Multiply both sides by x^2y^2.

9. myininaya

$x^2y^2 \frac{y-xy'}{y^2}=x^2y^2\frac{xy'-y}{x^2}$ You see that we can write this without the fractional style now, right?

10. 2pie

yes by calcelling the $y ^{2} x^{2}$ on each side respectively $x^{2}(y-xy^1)+y^2(xy^1-y)$ then?

11. myininaya

Distribute. Put y' terms on one side and the other non-y' terms on the other side Then factor y' out. The divide by whatever is being multiplied by y'.

12. myininaya

You mean equal right not plus?

13. 2pie

yes

14. 2pie

After I multiply I got$x^2y-x^3y^\prime =xy^2y^\prime-y^3$

15. myininaya

Right. Continue. Put y' terms together on one side and then non-y' terms on the other.

16. 2pie

$x^2y+y^3=xy^2y^\prime + x^3 y^\prime$

17. 2pie

then im not sure what to do

18. myininaya

Factor the y' out on that one side.

19. myininaya

$x^2y+y^3=y'(xy^2+x^3)$

20. myininaya

Divide both sides by what y' is being multiplied by.

21. myininaya

22. 2pie

$x^2y+y^3/xy^2+x^3$=$y^\prime$

23. myininaya

$y'=\frac{x^2y+y^3}{xy^2+x^3} =\frac{y(x^2+y^2)}{x(y^2+x^2)}$ Anything cancel?

24. myininaya

Now instead of starting the way you guys did at the beginning.

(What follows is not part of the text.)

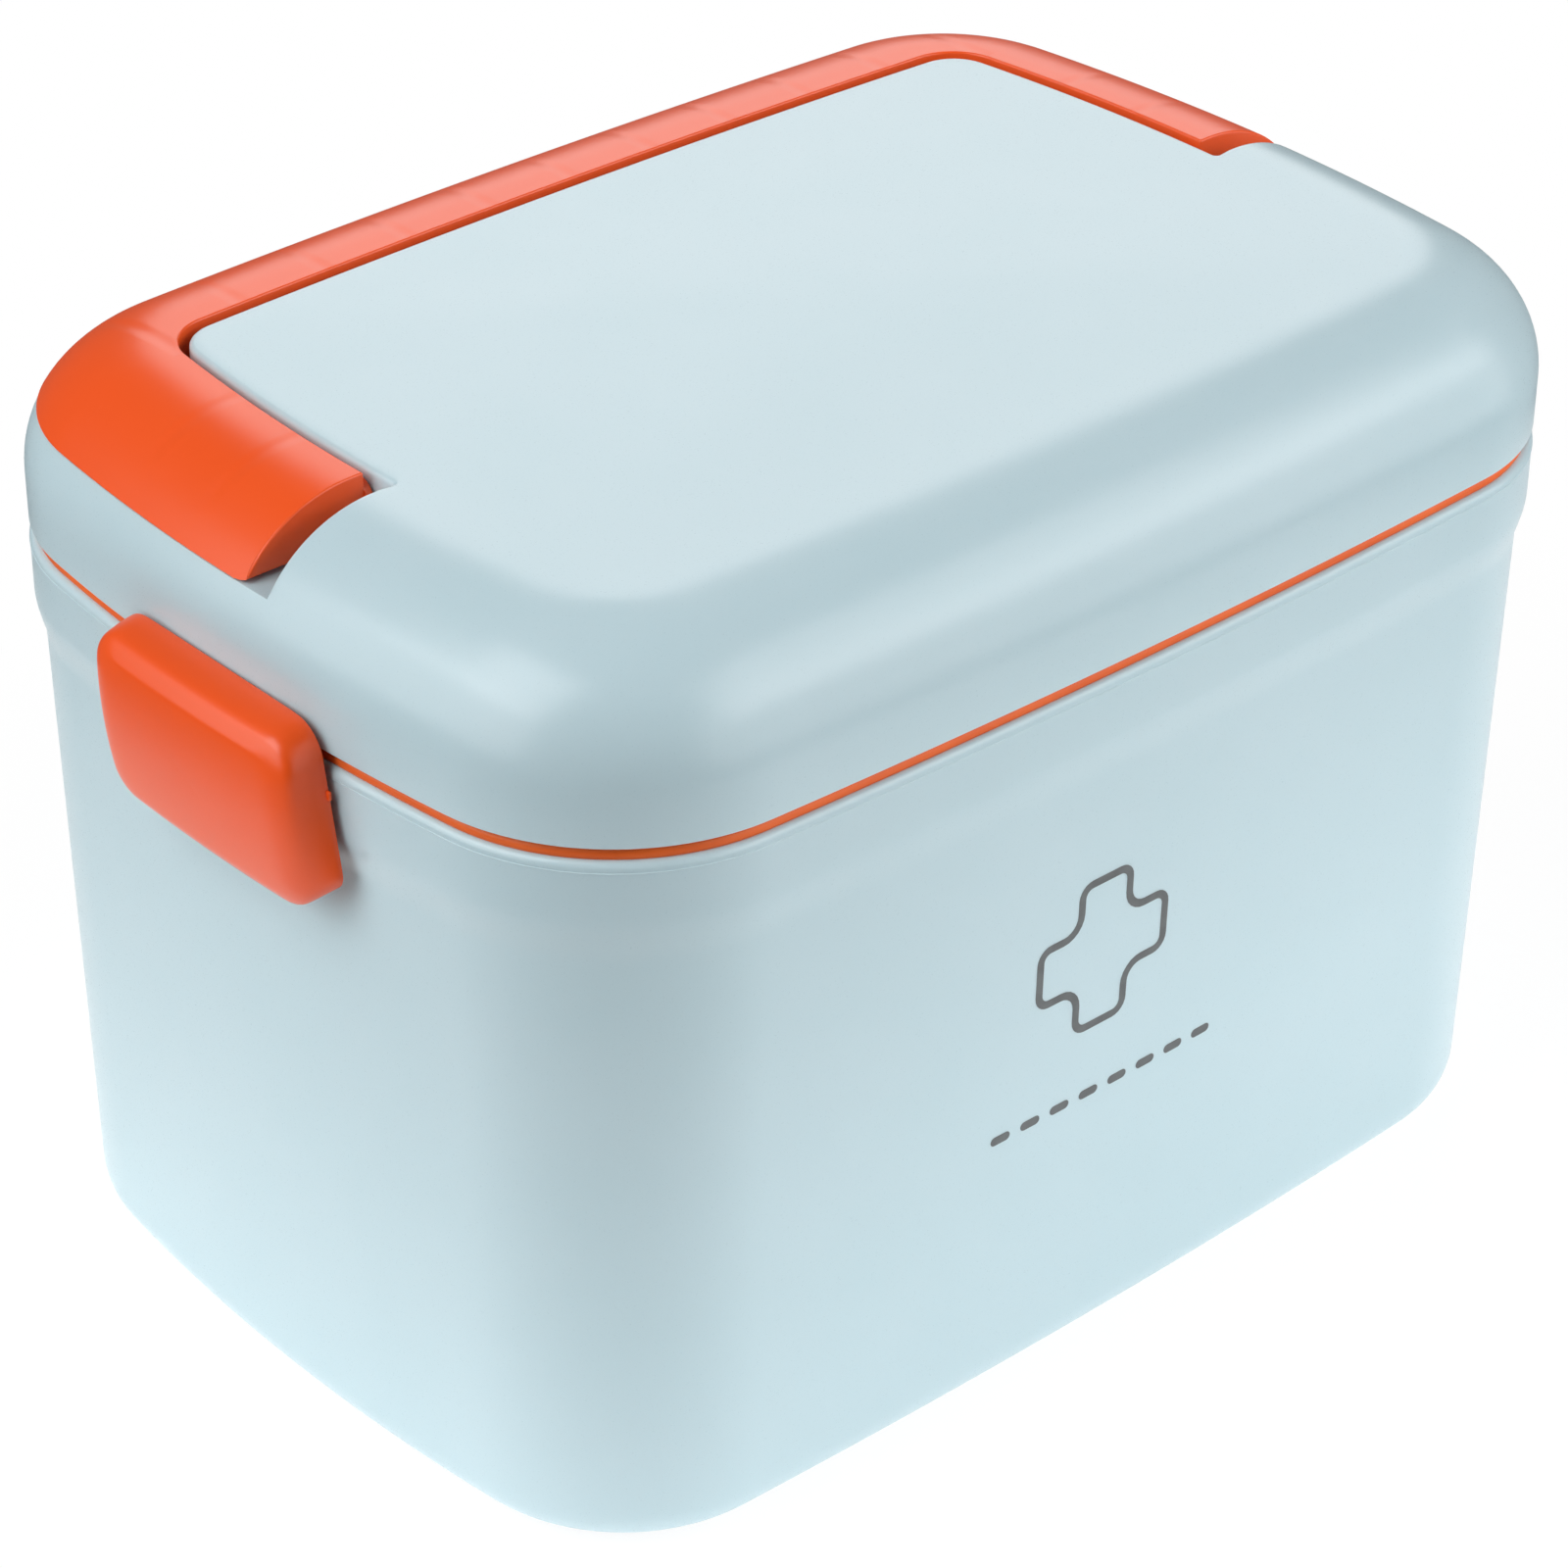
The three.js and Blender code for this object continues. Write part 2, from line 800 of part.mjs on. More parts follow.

I think @hartnn would like to show you a easier way.

25. 2pie

ok show me

26. hartnn

hey 2pie since we have x/y = y/x can we say x^2 = y^2 ?

27. hartnn

i just did a cross-multiplication

28. 2pie

yes

29. myininaya

I think the slope can be simplified even more by the way when you guys are done. :)

30. hartnn

and then we can differentiate x^2=y^2 to get 2x =2y dy/dx can you isolaye dy/dx from this ?

31. 2pie

yes by dividing 2y on both sides

32. hartnn

and what would u get finally ? as dy/dx ?

33. 2pie

dy/dx = x/y

34. myininaya

And recall from your initial equation y/x=x/y

35. myininaya

Now another way... x^2=y^2 or x^2-y^2=0 or (x-y)(x+y)=0 or x-y=0 or x+y=0 or y=x or y=-x If y=x, then y'=1 If y=-x, then y'=-1

36. 2pie

wow it was easier than I thought thank you very much for your help and time @myininaya @hartnn :)

37. hartnn

i see you are new here , so $\begin{array}l\color{red}{\text{W}}\color{orange}{\text{e}}\color{#e6e600}{\text{l}}\color{green}{\text{c}}\color{blue}{\text{o}}\color{purple}{\text{m}}\color{purple}{\text{e}}\color{red}{\text{ }}\color{orange}{\text{t}}\color{#e6e600}{\text{o}}\color{green}{\text{ }}\color{blue}{\text{O}}\color{purple}{\text{p}}\color{purple}{\text{e}}\color{red}{\text{n}}\color{orange}{\text{S}}\color{#e6e600}{\text{t}}\color{green}{\text{u}}\color{blue}{\text{d}}\color{purple}{\text{y}}\color{purple}{\text{!}}\color{red}{\text{!}}\color{orange}{\text{ }}\color{#e6e600}{\text{:}}\color{green}{\text{)}}\color{blue}{\text{}}\end{array}$

38. 2pie

thank you Im really glad I joined

39. myininaya

Who couldn't pass up free math help?

40. hartnn

we too are glad that you joined :)

41. 2pie

thanks ;)